What this lets us (and by us I mean Sondy) determine is a more accurate measure of the mass and density of 1998QE2 and its moon... which I'm going to call Prince Charles, for obvious reasons. Since one theory of binary asteroid formation involves the larger one spinning so fast it splits in two, thinking of QE2 as the parent may not be entirely inaccurate.

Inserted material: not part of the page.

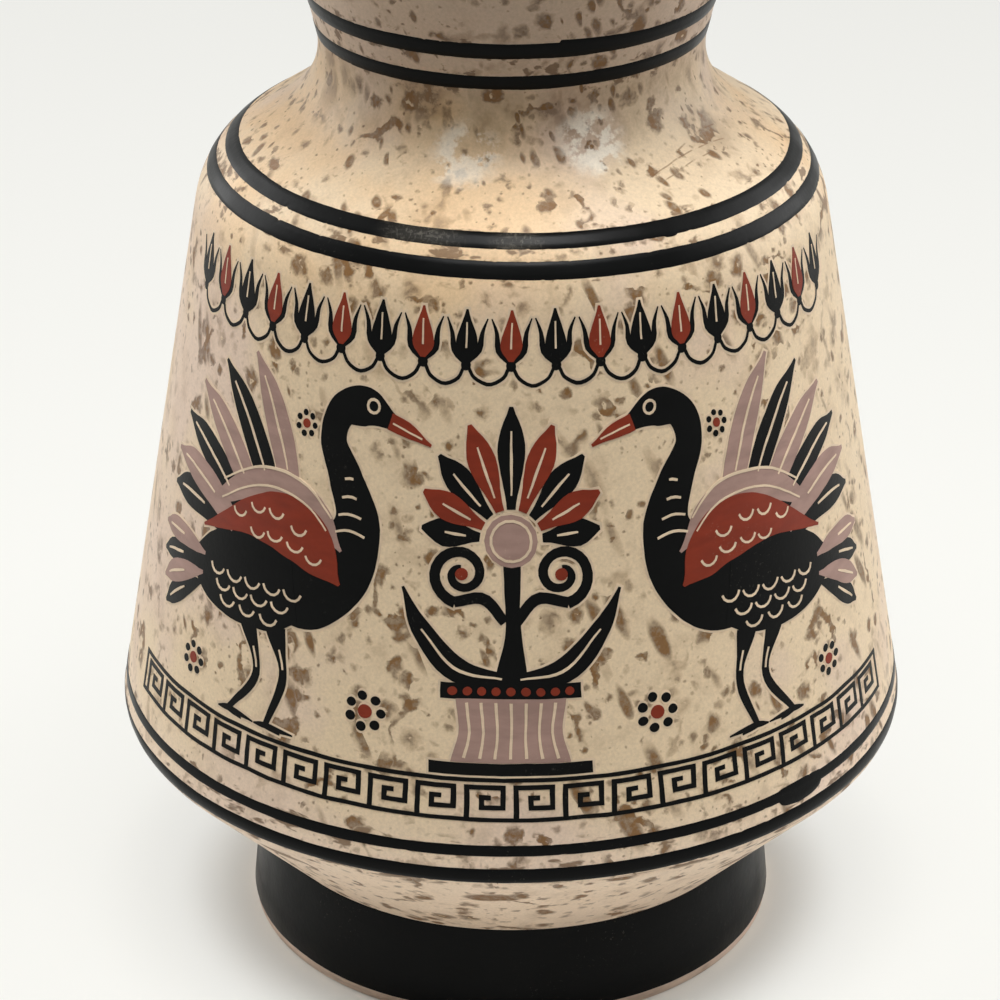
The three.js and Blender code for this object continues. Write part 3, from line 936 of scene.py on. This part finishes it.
def bird(side):
    """A long-necked water bird that faces the plant, with a raised wing."""
    def draw(layer, points, widths, step=1.3, halo=True, part=(0, 1)):
        stroke(layer, [on_bird(side, *p) for p in points], widths, step, halo, part)

    def feather(layer, root, degrees, length, droop, widths, vein):
        """A feather from its root, at an angle, that curves down by droop towards its tip."""
        line = []
        for t in (0, 0.35, 0.7, 1):
            turn = math.radians(degrees + droop * (t - 0.3))
            line.append((root[0] + length * t * math.cos(turn), root[1] + length * t * math.sin(turn)))
        draw(layer, line, widths)
        draw("lines", line, [0.3, 0.5, 0.45, 0.3], halo=False, part=vein)

    # Legs and toes.
    for hip, knee, foot_at in (((2, 19), (4.5, 10.5), (1.5, 1.4)), ((-5, 19), (-1.5, 10), (-7.5, 1.4))):
        draw("black", [hip, knee, foot_at], [4.2, 1.7, 1.6, 1.1])
        draw("lines", [hip, knee, foot_at], [0.3, 0.35, 0.3], halo=False, part=(0.2, 0.45))
        for toe in ((6.2, 0.6), (3.4, 0.1), (-2.6, 0.6)):
            draw("black", [foot_at, (foot_at[0] + toe[0], toe[1] + 0.4)], [1.2, 0.9, 0.3], 1.0)

    # Tail feathers, from the highest to the lowest.
    for k in range(4):
        root = (-19, 25.8 - 1.7 * k)
        widths = [0.6, 2.4, 3.6, 4.2, 3.4, 0.6]
        layer = "black" if k % 2 else "mauve"
        feather(layer, root, 176 + 11 * k, 17.5 - 0.6 * k, 8, widths, (0.4, 0.86))

    # Body, neck and head.
    draw("black", [(-24, 23.5), (-13, 25), (-3, 27), (5, 28.5)], [3, 11.5, 16.5, 18.4, 18.2, 15], 0.9)
    nape = [(-2, 27.6), (7, 28.8), (14.6, 33.4), (17.6, 41.5), (14.8, 48.8), (11.6, 54.8), (13.2, 60.2),
            (18.6, 61.6), (24.4, 59.6)]
    draw("black", nape, [12, 16.4, 12.8, 8.8, 6.8, 5.5, 5.8, 6.7, 2.6], 0.7)
    draw("red", [(23.4, 59.9), (27.4, 58.6), (31.8, 56.6)], [3.0, 2.5, 0.5])
    draw("lines", [(24, 59.6), (30, 57.6)], [0.3, 0.3], halo=False)
    ring("lines", *on_bird(side, 19.8, 62), 1.15, 0.45)

    # Raised wing: long feathers with a pale vein, a mauve band, and red coverts.
    for k in range(6):
        root = (4 - 3.7 * k, 38.4 - 1.1 * k)
        widths = [3.4, 5.0, 5.8, 4.6, 0.7]
        layer = "black" if k % 2 else "mauve"
        feather(layer, root, 106 + 12.2 * k, 31.2 - 0.8 * abs(k - 1) ** 1.9, 16, widths, (0.28, 0.86))
    edge = [(15, 36), (6, 43.2), (-6, 43), (-20, 35.5)]
    draw("mauve", edge, [0.5, 4.4, 5.4, 5.6, 5.2, 3.8, 0.5], 0.9)
    draw("lines", [(x, z + 2.9) for x, z in edge], [0.3, 0.5, 0.5, 0.3], halo=False, part=(0.1, 0.92))
    coverts = [(15, 30), (5.5, 37.2), (-6, 37), (-20.5, 30.8)]
    draw("red", coverts, [0.5, 7.4, 10.4, 10.8, 9, 6.2, 3.2, 0.5], 0.9)
    scallops(side, [(7.8, 38), (-3, 40.2), (-12.5, 36.6)], 4, 1.75)
    scallops(side, [(11, 33.6), (2, 36), (-7, 35.2)], 4, 1.75)
    draw("lines", [(x, z - 0.4) for x, z in edge], [0.3, 0.4, 0.3], halo=False, part=(0.12, 0.9))

    # Incised feathers of the flank and breast, and lines on the neck.
    for row in range(3):
        path = [(7 - 2.2 * row, 26.5 - 3.0 * row), (-17 + 1.6 * row, 25 - 2.3 * row)]
        scallops(side, path, 5 - row, 1.9, reach=0.6)
    for k in range(4):
        line = [(12.4 + 0.4 * k, 39 + 3.1 * k), (16.3 - 0.2 * k, 39.9 + 3.0 * k)]
        line.append((20.6 - 1.2 * k, 38.9 + 3.3 * k))
        draw("lines", line, [0.4, 0.45, 0.4], 1.0, halo=False, part=(0.12, 0.88))


def rosette(across, height, size, petals=7):
    """A red eye in a ring of black dots."""
    disc("red", across, height, 1.35 * size)
    reach = 3.1 * size
    for k in range(petals):
        turn = 2 * math.pi * k / petals
        disc("black", across + reach * math.cos(turn), height + reach * math.sin(turn), 0.95 * size)


key_border()
bud_chain()
plant()
for side in (-1, 1):
    bird(side)
    for across, height, size in ((24, 73.5, 0.9), (61.5, 70.8, 0.75), (39.4, 121, 0.6)):
        rosette(side * across, height, size)

PAINTS = {
    "underprint": (pale, "mottled_ground"),
    "black": (black, "black_paint"),
    "red": (red, "brick_red_paint"),
    "mauve": (mauve, "mauve_paint"),
    "lines": (pale, "mottled_ground"),
}
for layer, film in films.items():
    material, slot_name = PAINTS[layer]
    piece("frieze_" + layer, film.points, film.faces, material, slot_name, sharp=50)


# The room, in metres. Near the foot the floor's glow fades, so that the shadow there shows.
BACKDROP = colour(245, 245, 241)
FLOOR = colour(236, 235, 228)
FLOOR_REACH = 6.0
GLOW_FROM, GLOW_TO = 0.0475, 0.067
LEAST_GLOW, MOST_GLOW = 0.12, 0.75
ROOM_LIGHT, ROOM_STRENGTH = (1.0, 1.0, 0.99, 1.0), 0.05
BACKDROP_STRENGTH = 0.78
LAMP_TARGET = Vector((0, 0, 0.1))
FOCAL_LENGTH, SENSOR_WIDTH = 126, 36
CAMERA_PLACE = (-0.0001, -0.5814, 0.3715)
CAMERA_TURN = (63.53, 0.03, 0.18)


def seen_rays(tree):
    """1 for the rays that show a surface to the camera, straight or by way of gloss or glass."""
    path = tree.nodes.new("ShaderNodeLightPath")
    rays = path.outputs["Is Camera Ray"]
    for kind in ("Is Glossy Ray", "Is Transmission Ray"):
        either = tree.nodes.new("ShaderNodeMath")
        either.operation = "MAXIMUM"
        tree.links.new(rays, either.inputs[0])
        tree.links.new(path.outputs[kind], either.inputs[1])
        rays = either.outputs[0]
    return rays


def floor():
    """A pale floor, which the camera sees paler than the object does, less so close to the foot."""
    mesh = bpy.data.meshes.new("floor")
    corners = [(x * FLOOR_REACH, y * FLOOR_REACH, 0) for x, y in ((-1, -1), (1, -1), (1, 1), (-1, 1))]
    mesh.from_pydata(corners, [], [(0, 1, 2, 3)])
    made = bpy.data.objects.new("floor", mesh)
    bpy.context.scene.collection.objects.link(made)
    s = Surface("floor")
    s.set(Base_Color=FLOOR, Roughness=0.9, Specular_IOR_Level=0.1)
    away = s.add("VectorMath", {0: s.add("TexCoord", {}, "Object")}, "Value", operation="LENGTH")
    glow = s.add("Emission", {"Color": BACKDROP})
    share = s.math("MULTIPLY", seen_rays(s.tree), s.smooth(away, GLOW_FROM, GLOW_TO, LEAST_GLOW, MOST_GLOW))
    seen = s.add("MixShader", {0: share, 1: s.shader.outputs[0], 2: glow})
    s.tree.links.new(seen, s.tree.nodes["Material Output"].inputs[0])
    mesh.materials.append(s.material)


def lamp(name, place, size, power, spread=180):
    """A soft rectangular lamp that points at the vase."""
    data = bpy.data.lights.new(name, "AREA")
    data.spread = math.radians(spread)
    data.shape, data.size, data.size_y, data.energy = "RECTANGLE", size[0], size[1], power
    made = bpy.data.objects.new(name, data)
    made.location = place
    made.rotation_euler = (LAMP_TARGET - Vector(place)).to_track_quat("-Z", "Y").to_euler()
    bpy.context.scene.collection.objects.link(made)


def room():
    """The world: a faint light all round, and a pale backdrop that only the camera, gloss and glass see."""
    world = bpy.data.worlds.new("room")
    bpy.context.scene.world = world
    world.use_nodes = True
    nodes, links = world.node_tree.nodes, world.node_tree.links
    light = nodes["Background"]
    light.inputs["Color"].default_value = ROOM_LIGHT
    light.inputs["Strength"].default_value = ROOM_STRENGTH
    backdrop = nodes.new("ShaderNodeBackground")
    backdrop.inputs["Color"].default_value = BACKDROP
    backdrop.inputs["Strength"].default_value = BACKDROP_STRENGTH
    either = nodes.new("ShaderNodeMixShader")
    links.new(seen_rays(world.node_tree), either.inputs[0])
    links.new(light.outputs[0], either.inputs[1])
    links.new(backdrop.outputs[0], either.inputs[2])
    links.new(either.outputs[0], nodes["World Output"].inputs[0])


def camera():
    """The photograph's viewing angle."""
    lens = bpy.data.cameras.new("camera")
    lens.lens, lens.sensor_width = FOCAL_LENGTH, SENSOR_WIDTH
    viewer = bpy.data.objects.new("camera", lens)
    viewer.location = CAMERA_PLACE
    viewer.rotation_euler = [math.radians(a) for a in CAMERA_TURN]
    bpy.context.scene.collection.objects.link(viewer)
    bpy.context.scene.camera = viewer


floor()
lamp("left_softbox", (-0.9, 0.5, 0.5), size=(0.8, 0.9), power=7.3)
lamp("right_softbox", (0.95, 0.35, 0.5), size=(0.8, 0.9), power=7.0)
lamp("top_softbox", (0.04, -0.27, 1.2), size=(0.8, 0.35), power=2.05, spread=60)
room()
camera()
bpy.context.scene.view_settings.view_transform = "Standard"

The formation mechanism of the other Prince Charles was rather
different, but no less terrifying.
First, here are the asteroids to scale and at their correct separation. The texture is, of course, entirely fictional :
The new measurements put QE2 at 3.2 km across, while Prince Charles is 800m in diameter - slightly larger than the initial estimates, but they're both still pretty puny. They're separated by 6.4 km, center to center - or perhaps more meaningfully, Charlie would be just 4.4 km (less than 3 miles) above the surface of QE2. It would span a whopping 10 degrees in the sky - this is massive. The Moon spans just 0.5 degrees of the sky from the surface of the Earth.

Left : Earth's moon, seen from the Earth. Right : Prince Charles seen from 1998QE2.
The real fun, though, comes from the mass. Previously I stated that the mass of the QE2 was equivalent to about 300,000 cruise ships. That has to be lowered a bit to about 225,000 ships. This matters. For starters, the escape velocity of QE2 is about 1 m/s. Which means you could jump off it - easily. Thanks to the moon, this means you could jump from one world to another. Anyone growing up in this crazy environment would learn orbital mechanics at the same time they were learning to walk, though walking would be nearly impossible. Surface gravity would be less than 0.003% of Earth - drop a ball on 1998QE2 and it would take about 90 seconds to hit the floor.

But the most fun implication from the mass is the density - 0.7 kg per cubic meter. That's less than water. And that means this asteroid, with the same name as a large famous ship, would float. I love this rock.

And yes, those are QE2-sized ocean liners.
Except that it wouldn't - not like that. That's the naive, dramatic version. Since the density of the asteroid is only about 70% that of water, 70% of its volume would be underwater. Instead of a mile-high cliff sticking out of the water, what would actually be visible would be more like a small, low island.

Of course the water transparency wouldn't be anything like this - it would be, at best, twenty times less than this.
Sadly though, even this isn't accurate. The asteroid is made of rock, not ice, so to have such a low density it's probably a rubble pile - a loose collection of rocks and gravel, with lots of empty spaces. Instead of bobbing about in the ocean, it would collapse in a huge unsightly heap,a bit like unleashing a truly ginagorous ("titanic", you might say) bath bomb. Enclosing it in a giant plastic bag might work, but it would still collapse and at best, what you'd get would look like a monstrous jellyfish.

So here we have a world with the same name as a famous ship, of such low density that it would float (though only for a little while before disintegrating), and which is so small you could jump off of it and land on its moon - which could legitimately be confused with a space station. If there's a more awesome asteroid, I'd very much like to hear about it.